The docs do mention:

You can have multiple SharedArrays and even load only some of them for given VUs, though this is unlikely to have any performance benefit.

Although I am unsure if that would help in my situation, and also there is no explanation on how to implement this. Also, for extra context I am running under base compatibility mode – while that has certainly cut down my init time it has not helped with memory usage.

./k6 --compatibility-mode=base --log-output=none run ./my_test.js

Are there any improvements I can make, or a different approach I could take to lower memory usage?

I’ve gotten it down to 5.9 GB (max peak) by wrapping each open(...) call with JSON.parse(). Not sure how this is working (wouldn’t an object in memory take up more space?), if anyone has an explanation I’d love to know. In any case, during the test I just end up calling JSON.stringify(). Still looking to trim another 2.5 GB at least somehow.

I got the max peak usage for all scenarios down to 4.3GB max peak. I think I may just be pushing the limits of the tool currently. I squeaked out some more memory savings by aggressively cleaning up variables within each iteration.
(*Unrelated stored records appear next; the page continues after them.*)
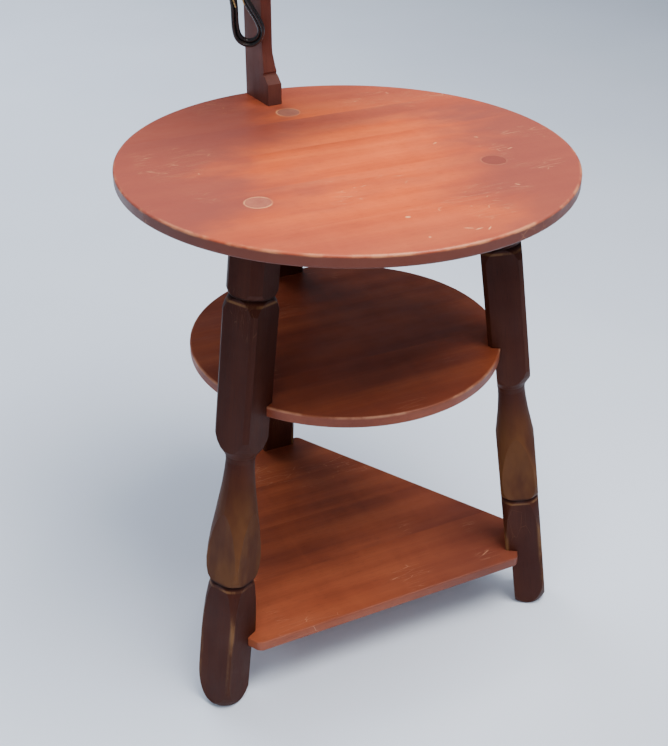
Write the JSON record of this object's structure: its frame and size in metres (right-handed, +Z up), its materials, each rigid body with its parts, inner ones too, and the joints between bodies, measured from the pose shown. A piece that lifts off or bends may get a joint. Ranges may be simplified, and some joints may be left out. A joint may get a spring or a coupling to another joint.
{
  "type": "lamp table",
  "caption": "Three-legged colonial lamp table with a round top, a round shelf, a three-sided lower shelf and a wooden lamp post with shade and hanging cord.",
  "frame": {"origin": "on the floor, under the centre of the round top, which is also the centre of the circle of the three feet", "axes": "+Z up; +Y towards the rear leg and the lamp post; +X to the right seen from the front"},
  "size_m": [0.61, 0.6332, 1.297],
  "materials": {
    "top_wood": "satin worn stain and lacquer",
    "leg_wood": "dark satin stain",
    "shelf_wood": "satin stain and lacquer",
    "post_wood": "satin stain and lacquer",
    "dowel_wood": "bare",
    "screw_steel": "plain",
    "brass": "aged satin",
    "contact_brass": "bright",
    "core_plastic": "moulded",
    "knob_plastic": "moulded",
    "bulb_cap": "plain",
    "bulb_glass": "frosted",
    "shade_paper": "parchment",
    "cord_plastic": "soft vinyl",
    "plug_plastic": "moulded",
    "tie_plastic": "soft vinyl"
  },
  "bodies": {
    "table": {"top_board_1": "top_wood", "top_board_2": "top_wood", "top_board_3": "top_wood", "top_board_4": "top_wood", "top_board_5": "top_wood", "leg_left": "leg_wood", "leg_right": "leg_wood", "leg_rear": "leg_wood", "mid_shelf_board_1": "shelf_wood", "mid_shelf_board_2": "shelf_wood", "mid_shelf_board_3": "shelf_wood", "low_shelf_board_1": "shelf_wood", "low_shelf_board_2": "shelf_wood", "low_shelf_board_3": "shelf_wood", "low_shelf_board_4": "shelf_wood", "mid_shelf_dowels": "dowel_wood", "low_shelf_dowels": "dowel_wood", "lamp_post": "post_wood", "post_screws": "screw_steel", "lamp_arm": "post_wood", "arm_peg": "dowel_wood", "arm_brace": "post_wood", "lamp_nipple": "brass", "nipple_cap_nut": "brass", "shade_check_ring": "brass", "socket_cap": "brass", "socket_shell": "brass", "socket_core": "core_plastic", "socket_thread": "contact_brass", "bulb_base": "bulb_cap", "bulb_glass": "bulb_glass", "shade_skin": "shade_paper", "shade_frame": "brass", "inner_cord": "cord_plastic", "cord_sleeve": "plug_plastic", "cord": "cord_plastic", "cord_hank": "cord_plastic", "cord_tail": "cord_plastic", "cord_tie": "tie_plastic", "plug_body": "plug_plastic", "plug_blades": "contact_brass"},
    "switch": {"switch_stem": "brass", "switch_knob": "knob_plastic"}
  },
  "joints": [
    {"name": "switch_turn", "type": "hinge", "parent": "table", "child": "switch", "pos_m": [0.0038, 0.0898, 1.209], "axis": [0.9971, 0.0767, 0], "continuous": true}
  ]
}
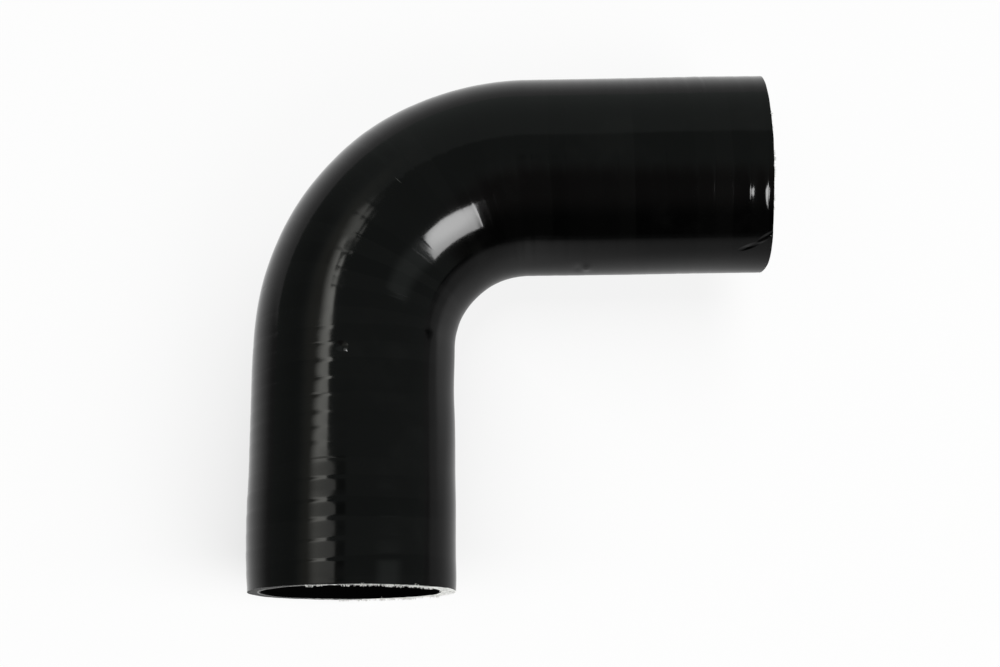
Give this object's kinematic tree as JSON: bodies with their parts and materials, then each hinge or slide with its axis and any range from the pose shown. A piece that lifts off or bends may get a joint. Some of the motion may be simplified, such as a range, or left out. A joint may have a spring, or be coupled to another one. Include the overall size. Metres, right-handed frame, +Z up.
{
  "type": "silicone elbow hose",
  "caption": "Moulded black silicone elbow hose with a smooth round bore, a right-angle bend and square-cut ends, for joining two ducts or pipes.",
  "frame": {"origin": "middle of the plan outline, on the surface that the hose lies on", "axes": "+Z up, +X along leg B out of its mouth, -Y along leg A out of its mouth"},
  "size_m": [0.1865, 0.1886, 0.073],
  "materials": {
    "black_silicone": "gloss"
  },
  "bodies": {
    "root": {"elbow_hose": "black_silicone"}
  },
  "joints": []
}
If I leave out one of the larger scenarios, then I can run most with a max memory usage peak under 4GB. This works for me right now – will probably end up looking into whether I can allocate more mem on the host container.

I noticed today that even loading a single 30MB JSON file causes the application’s memory usage to balloon to near 1GB. I also managed to get the memory usage down below 2.5 GB. I ended up using the open(...) function from the experimental fs library for payloads larger than 100KB. The smaller ones that get sent faster than once a second could benefit from being in memory (I just use the regular open(...) for those), but the larger once that get used much less frequently (once every 30 or 50 seconds) can just be read right before making a POST request. Anyways just wanted to follow up and close this out in case anyone else is having similar issues in the future and comes across this post.